- Interactive map of Penyige
- Country: Hungary
- County: Szabolcs-Szatmár-Bereg

Area
- • Total: 18.89 km^{2} (7.29 sq mi)

Population (2001)
- • Total: 768
- • Density: 40.66/km^{2} (105.3/sq mi)
- Time zone: UTC+1 (CET)
- • Summer (DST): UTC+2 (CEST)
- Postal code: 4941
- Area code: 44

= Penyige =

Location of Szabolcs-Szatmar-Bereg county in Hungary

Penyige is a village in Szabolcs-Szatmár-Bereg county, in the Northern Great Plain region of eastern Hungary.

==Buildings and structures==
- 217-metre-tall guyed TV and Radio mast
- 102.8 MHz – Retro Rádió
- 105.9 MHz – Kossuth Rádió

==Geography==
It covers an area of 18.89 km2 and has a population of 768 people (2001).

==Culture==

The village Penyige, with a long history (first mention in documents of the 12th century), is remotely situated near the Ukrainian border with Hungary, has a strong feeling of community belonging and a rich community life today. A perfect example is the retired village teacher who has been a source of creativity as to the preservation of the past. Thanks to her, a village museum was established, where old gadgets, documents, folklore, products and reminiscences of old times are exhibited.

Efforts are made to preserve tradition and in order to strengthen the bonds among local people, also outside the village, a market is organised yearly (in August) at the banks of the river Szenke. The event is named after the flood and is known as the Szenke Shore Market, offering a several-day-long entertainment for the attendees. A fair and other cultural programs are presented for people to enjoy an abundance of local specialities, such as food and folklore traditions.

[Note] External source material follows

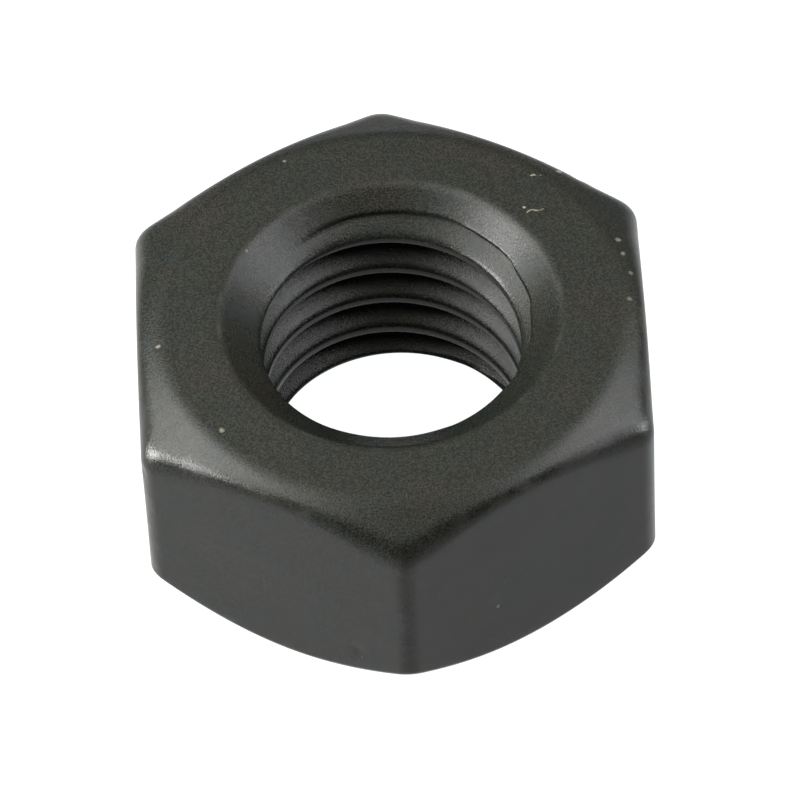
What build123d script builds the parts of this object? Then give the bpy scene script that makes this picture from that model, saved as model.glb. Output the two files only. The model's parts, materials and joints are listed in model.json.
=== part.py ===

The river Szenke has been dominating the village's history and life for centuries, supplying people with fish. A tragic boat accident on the river at the beginning of the 20th century laid the ground to the creation of what could be called the last productive ballade in Hungary. It is still under steady creation as it inspires people to add new melodies to it, to change its text and spread it in the country.

The speciality of the place, the 'plum jam from Penyige' with a very distinct flavour, is well known in Hungary. The special flavour is owing to the production technology: i.e. without adding sugar and cooking it without interruption for a long time (almost 24 hours). This assures that the jam has a rich and a very special flavour and it is also long lasting, without additional preservatives.

Pre-WW2 the village had a notably large Jewish community dated back to the 19th century, today there still exists a Jewish cemetery nearby the village containing 10 old tombstones. The Jewish community was of the Fehérgyarmat community, whose number has been up to 850 before WW2, afterwards only 84 recorded survivors of the community were found.

During WW2 most of the Jewish locals were executed along the rest of the Jews in the area.